MSCI’s global equities gauge rose on Monday, while U.S. Treasury yields declined with the dollar on the prospects of lower interest rates and investors around the world grappled with political uncertainty in countries from Japan and Indonesia to France and Argentina.

A heavy election defeat for Argentina President Javier Milei’s ruling party in Buenos Aires province sent the peso to a record low.

The peso fell 3% against the US dollar, while the benchmark stock index  fell 13.25% and an index of Argentine stocks traded on U.S. exchanges lost 18.6%. Some of the country’s international bonds saw their biggest falls since they began trading in 2020 after a $65 billion restructuring deal.

Japanese Prime Minister Shigeru Ishiba resigned on Sunday, ushering in a potentially lengthy period of uncertainty at a shaky moment for the world’s fourth-largest economy, prompting the yen to fall against the dollar.

France’s fourth prime minister in less than two years, Francois Bayrou, lost a ‘confidence’ vote on Monday as the euro zone’s second-largest economy equivicated over its plans to tame the ballooning national debt.

And in Indonesia stocks gave up early gains to finish down more than 1%, while the rupiah rose after Finance Minister Sri Mulyani Indrawati was ousted in a cabinet shake-up.

US investors were focused on the prospects for easier monetary policy, however, after Friday’s weaker than expected U.S. jobs data for August appeared to seal the case for a Federal Reserve interest rate cut this month.

Here’s Ameriprise chief market strategist Anthony Saglimbene:

“We had a pretty disappointing employment report on Friday.

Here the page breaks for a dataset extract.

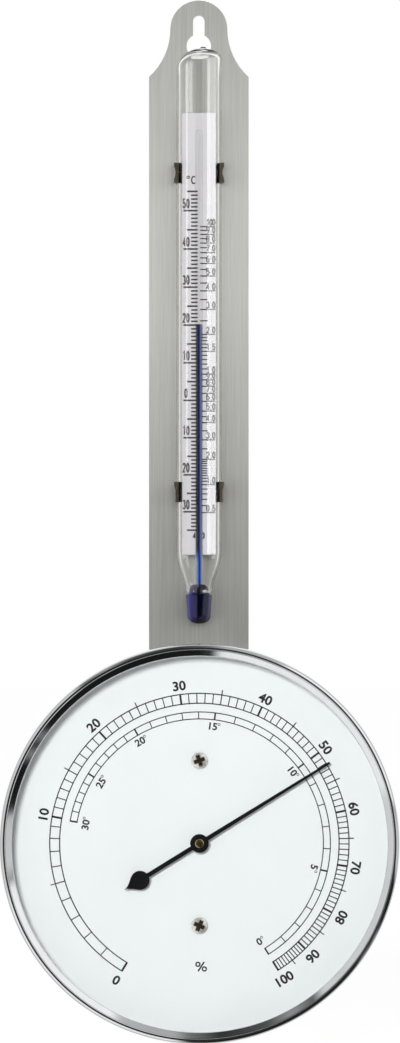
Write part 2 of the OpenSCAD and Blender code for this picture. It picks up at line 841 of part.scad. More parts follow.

This week, it’s all about inflation.” 

“Markets are kind of looking past some of the weaker economic data because it likely means that the Fed is going to have more space to cut interest rates this year.”

Oil prices regained some of last week’s losses, after OPEC+’s output hike was seen as modest and due to concerns over the possibility of more sanctions on Russian crude.

US crude settled up 0.63%, or 39 cents, at $62.26 a barrel and Brent ended at $66.02 per barrel, a rise of 0.79% or 52 cents on the day.

Gold surged past $3,600 an ounce for the first time on Monday, as the soft US labor data reinforced expectations that the Fed would cut interest rates.

Spot gold rose 1.37% to $3,635.26 an ounce. U.S. gold futures rose 0.66% to $3,637.10 an ounce.